→ DATA SECTION
>>>>
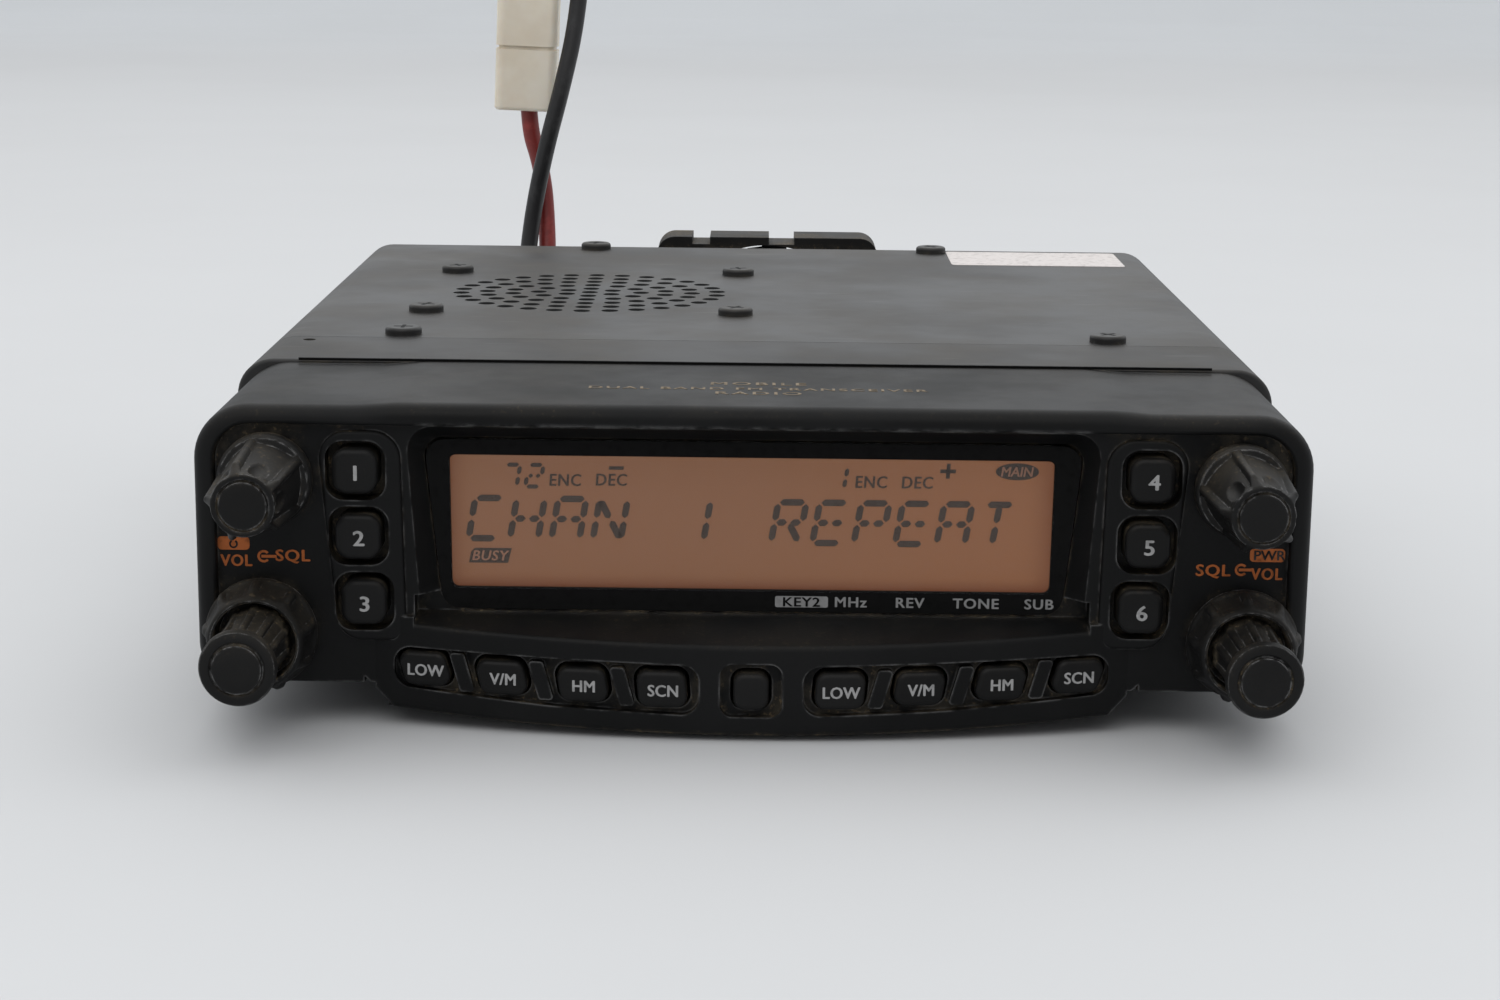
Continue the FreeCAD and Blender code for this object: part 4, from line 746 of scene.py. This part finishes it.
def panel_legends():
    """The orange legends between the knobs, and their round arrow marks."""
    inks = []
    for words, x, z in (("VOL", -64.7, 21.2), ("SQL", -57.6, 21.9), ("SQL", 57.7, 21.4), ("VOL", 64.4, 21.0)):
        wide = 0.92 if words == "VOL" else 1.1
        inks.append(moved(letters(words, 1.42, width=wide, bold=0.07, spacing=1.12), x, FACE - 0.002, z))
    for x, z in ((-61.25, 21.75), (61.2, 21.5)):
        arc = []
        for step in range(25):
            angle = math.radians(40 + 280 * step / 24)
            arc.append((x + 0.8 * math.cos(angle), z + 0.8 * math.sin(angle)))
        for step in range(24, -1, -1):
            angle = math.radians(40 + 280 * step / 24)
            arc.append((x + 0.5 * math.cos(angle), z + 0.5 * math.sin(angle)))
        dash = [(x - 0.3, z - 0.18), (x + 1.6, z - 0.18), (x + 1.6, z + 0.18), (x - 0.3, z + 0.18)]
        inks.append(moved(flat_shapes("arrow", [arc, dash], 0.03), 0, FACE - 0.002, 0))
    for x, z, wide in ((-65.0, 23.4, 4.0), (64.4, 23.4, 4.4)):
        left, right = x - wide / 2, x + wide / 2
        foot, head = z - LOZENGE_HALF, z + LOZENGE_HALF
        outline = rounded_outline(((left, foot), (right, foot), (right, head), (left, head)), 0.5, 4)
        inks.append(moved(flat_shapes("lozenge", [outline], INK_THICK), 0, FACE - 0.002, 0))
    piece("panel_legends", joined("panel_legends", inks), "front_panel", ORANGE_INK)
    power = moved(letters("PWR", 1.2, width=1.05, bold=0.04), 64.7, FACE - 0.05, 23.4)
    symbol = []
    for step in range(21):
        angle = math.radians(120 + 300 * step / 20)
        symbol.append((-65.0 + 0.55 * math.cos(angle), 23.3 + 0.55 * math.sin(angle)))
    for step in range(20, -1, -1):
        angle = math.radians(120 + 300 * step / 20)
        symbol.append((-65.0 + 0.33 * math.cos(angle), 23.3 + 0.33 * math.sin(angle)))
    mark = moved(flat_shapes("mark", [symbol], 0.03), 0, FACE - 0.05, 0)
    inverse = joined("panel_legends_inverse", [power, mark])
    piece("panel_legends_inverse", inverse, "front_panel", PANEL)


TOP_LINES = (
    ("top_line_1", "MOBILE", 1.9, 18.0),
    ("top_line_2", "DUAL BAND FM TRANSCEIVER", 1.6, 14.2),
    ("top_line_3", "RADIO", 1.9, 11.0),
)


def top_print():
    """Faded gold lines on the panel's top, and a blank label on the cover."""
    roof = span("panel_shell")[1].z
    for name, words, height, y in TOP_LINES:
        line = letters(words, height, width=1.16, bold=0.05, spacing=1.2, thickness=0.02)
        line.transform(Matrix.Rotation(-math.pi / 2, 4, "X"))
        piece(name, moved(line, 0.5, RIM + y, roof), "front_panel", GOLD_INK)
    label_corners = ((33.5, 0), (63.3, 0), (63.3, 18.0), (33.5, 18.0))
    sheet = flat_shapes("blank_label", [rounded_outline(label_corners, 0.8, 4)], 0.08)
    sheet.transform(Matrix.Rotation(-math.pi / 2, 4, "X"))
    piece("blank_label", moved(sheet, 0, RIM + 140.0, COVER_HIGH.z), "radio_body", LABEL)


SCREW_HEADS = ((-50.3, 56.4), (50.3, 56.4), (-28.6, 156.6), (30.8, 156.6))
SPEAKER_SCREWS = ((-49.7, 79.0), (-49.7, 124.0), (-3.1, 79.0), (-3.1, 124.0))


def screw_recesses():
    """A flat near-black cross on the head of each screw on the top cover: painted shade standing in for the
    cross recess.
    """
    crosses = []
    for number, (x, y) in enumerate(SCREW_HEADS + SPEAKER_SCREWS):
        arm, half = 1.35, 0.27
        outline = [(half, half), (half, arm), (-half, arm), (-half, half), (-arm, half), (-arm, -half)]
        outline += [(-half, -half), (-half, -arm), (half, -arm), (half, -half), (arm, -half), (arm, half)]
        cross = flat_shapes("cross", [outline], 0.02)
        cross.transform(Matrix.Rotation(-math.pi / 2, 4, "X"))
        cross.transform(Matrix.Rotation(0.7 * number, 4, "Z"))
        # Painted shade: a flat dark cross laid on the head in place of a real recess.
        crosses.append(moved(cross, x, RIM + y, HEAD_TOP - 0.005))
    piece("screw_recesses", joined("screw_recesses", crosses), "radio_body", RECESS_SHADE)


def panel_gasket():
    """A thin near-black strip in the joint between the panel and the housing: painted shadow of the gap, not
    a sealing part.
    """
    roof = span("panel_shell")[1].z
    strip = flat_shapes("strip", [[(-61.5, 0.0), (61.5, 0.0), (61.5, 0.34), (-61.5, 0.34)]], 0.4)
    # Painted shadow: the strip darkens the joint where only the gap's shade falls.
    piece("panel_gasket", moved(strip, 0, RIM + 33.1, roof - 0.02), "front_panel", SEAM_SHADOW_INK)


window_border()
screw_recesses()
panel_gasket()
display_marks()
key_legends()
panel_legends()
top_print()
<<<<
→ TASK REQUIREMENTS
Extract, word for word, each line of the listing above.

→ OUTPUT FOR THIS TASK
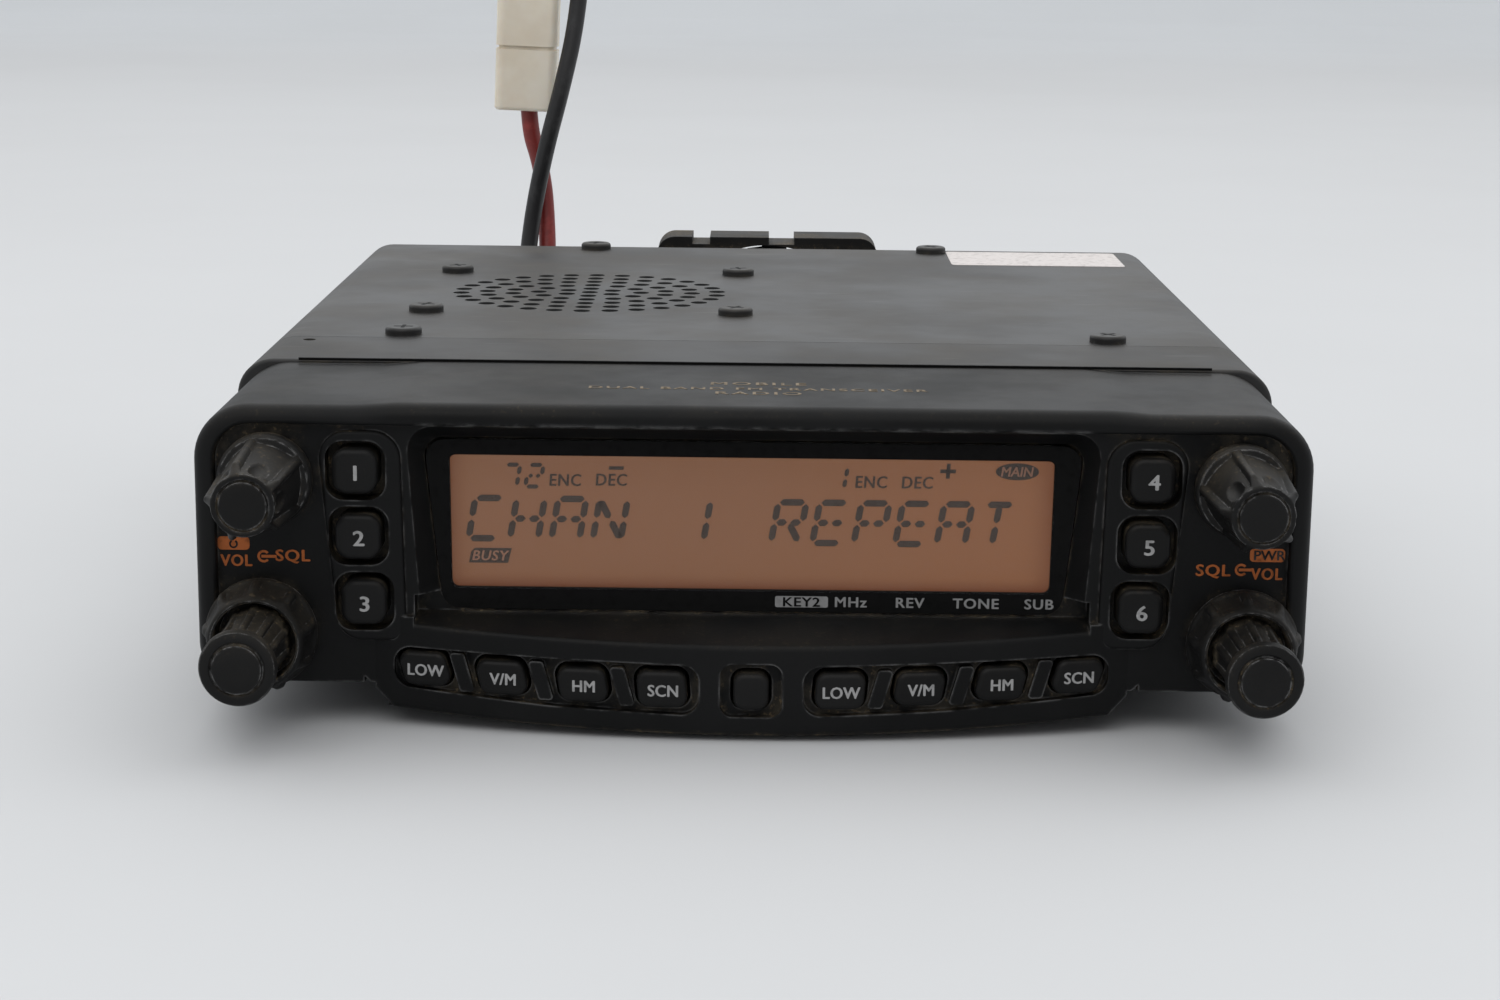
Continue the FreeCAD and Blender code for this object: part 4, from line 746 of scene.py. This part finishes it.
def panel_legends():
    """The orange legends between the knobs, and their round arrow marks."""
    inks = []
    for words, x, z in (("VOL", -64.7, 21.2), ("SQL", -57.6, 21.9), ("SQL", 57.7, 21.4), ("VOL", 64.4, 21.0)):
        wide = 0.92 if words == "VOL" else 1.1
        inks.append(moved(letters(words, 1.42, width=wide, bold=0.07, spacing=1.12), x, FACE - 0.002, z))
    for x, z in ((-61.25, 21.75), (61.2, 21.5)):
        arc = []
        for step in range(25):
            angle = math.radians(40 + 280 * step / 24)
            arc.append((x + 0.8 * math.cos(angle), z + 0.8 * math.sin(angle)))
        for step in range(24, -1, -1):
            angle = math.radians(40 + 280 * step / 24)
            arc.append((x + 0.5 * math.cos(angle), z + 0.5 * math.sin(angle)))
        dash = [(x - 0.3, z - 0.18), (x + 1.6, z - 0.18), (x + 1.6, z + 0.18), (x - 0.3, z + 0.18)]
        inks.append(moved(flat_shapes("arrow", [arc, dash], 0.03), 0, FACE - 0.002, 0))
    for x, z, wide in ((-65.0, 23.4, 4.0), (64.4, 23.4, 4.4)):
        left, right = x - wide / 2, x + wide / 2
        foot, head = z - LOZENGE_HALF, z + LOZENGE_HALF
        outline = rounded_outline(((left, foot), (right, foot), (right, head), (left, head)), 0.5, 4)
        inks.append(moved(flat_shapes("lozenge", [outline], INK_THICK), 0, FACE - 0.002, 0))
    piece("panel_legends", joined("panel_legends", inks), "front_panel", ORANGE_INK)
    power = moved(letters("PWR", 1.2, width=1.05, bold=0.04), 64.7, FACE - 0.05, 23.4)
    symbol = []
    for step in range(21):
        angle = math.radians(120 + 300 * step / 20)
        symbol.append((-65.0 + 0.55 * math.cos(angle), 23.3 + 0.55 * math.sin(angle)))
    for step in range(20, -1, -1):
        angle = math.radians(120 + 300 * step / 20)
        symbol.append((-65.0 + 0.33 * math.cos(angle), 23.3 + 0.33 * math.sin(angle)))
    mark = moved(flat_shapes("mark", [symbol], 0.03), 0, FACE - 0.05, 0)
    inverse = joined("panel_legends_inverse", [power, mark])
    piece("panel_legends_inverse", inverse, "front_panel", PANEL)


TOP_LINES = (
    ("top_line_1", "MOBILE", 1.9, 18.0),
    ("top_line_2", "DUAL BAND FM TRANSCEIVER", 1.6, 14.2),
    ("top_line_3", "RADIO", 1.9, 11.0),
)


def top_print():
    """Faded gold lines on the panel's top, and a blank label on the cover."""
    roof = span("panel_shell")[1].z
    for name, words, height, y in TOP_LINES:
        line = letters(words, height, width=1.16, bold=0.05, spacing=1.2, thickness=0.02)
        line.transform(Matrix.Rotation(-math.pi / 2, 4, "X"))
        piece(name, moved(line, 0.5, RIM + y, roof), "front_panel", GOLD_INK)
    label_corners = ((33.5, 0), (63.3, 0), (63.3, 18.0), (33.5, 18.0))
    sheet = flat_shapes("blank_label", [rounded_outline(label_corners, 0.8, 4)], 0.08)
    sheet.transform(Matrix.Rotation(-math.pi / 2, 4, "X"))
    piece("blank_label", moved(sheet, 0, RIM + 140.0, COVER_HIGH.z), "radio_body", LABEL)


SCREW_HEADS = ((-50.3, 56.4), (50.3, 56.4), (-28.6, 156.6), (30.8, 156.6))
SPEAKER_SCREWS = ((-49.7, 79.0), (-49.7, 124.0), (-3.1, 79.0), (-3.1, 124.0))


def screw_recesses():
    """A flat near-black cross on the head of each screw on the top cover: painted shade standing in for the
    cross recess.
    """
    crosses = []
    for number, (x, y) in enumerate(SCREW_HEADS + SPEAKER_SCREWS):
        arm, half = 1.35, 0.27
        outline = [(half, half), (half, arm), (-half, arm), (-half, half), (-arm, half), (-arm, -half)]
        outline += [(-half, -half), (-half, -arm), (half, -arm), (half, -half), (arm, -half), (arm, half)]
        cross = flat_shapes("cross", [outline], 0.02)
        cross.transform(Matrix.Rotation(-math.pi / 2, 4, "X"))
        cross.transform(Matrix.Rotation(0.7 * number, 4, "Z"))
        # Painted shade: a flat dark cross laid on the head in place of a real recess.
        crosses.append(moved(cross, x, RIM + y, HEAD_TOP - 0.005))
    piece("screw_recesses", joined("screw_recesses", crosses), "radio_body", RECESS_SHADE)


def panel_gasket():
    """A thin near-black strip in the joint between the panel and the housing: painted shadow of the gap, not
    a sealing part.
    """
    roof = span("panel_shell")[1].z
    strip = flat_shapes("strip", [[(-61.5, 0.0), (61.5, 0.0), (61.5, 0.34), (-61.5, 0.34)]], 0.4)
    # Painted shadow: the strip darkens the joint where only the gap's shade falls.
    piece("panel_gasket", moved(strip, 0, RIM + 33.1, roof - 0.02), "front_panel", SEAM_SHADOW_INK)


window_border()
screw_recesses()
panel_gasket()
display_marks()
key_legends()
panel_legends()
top_print()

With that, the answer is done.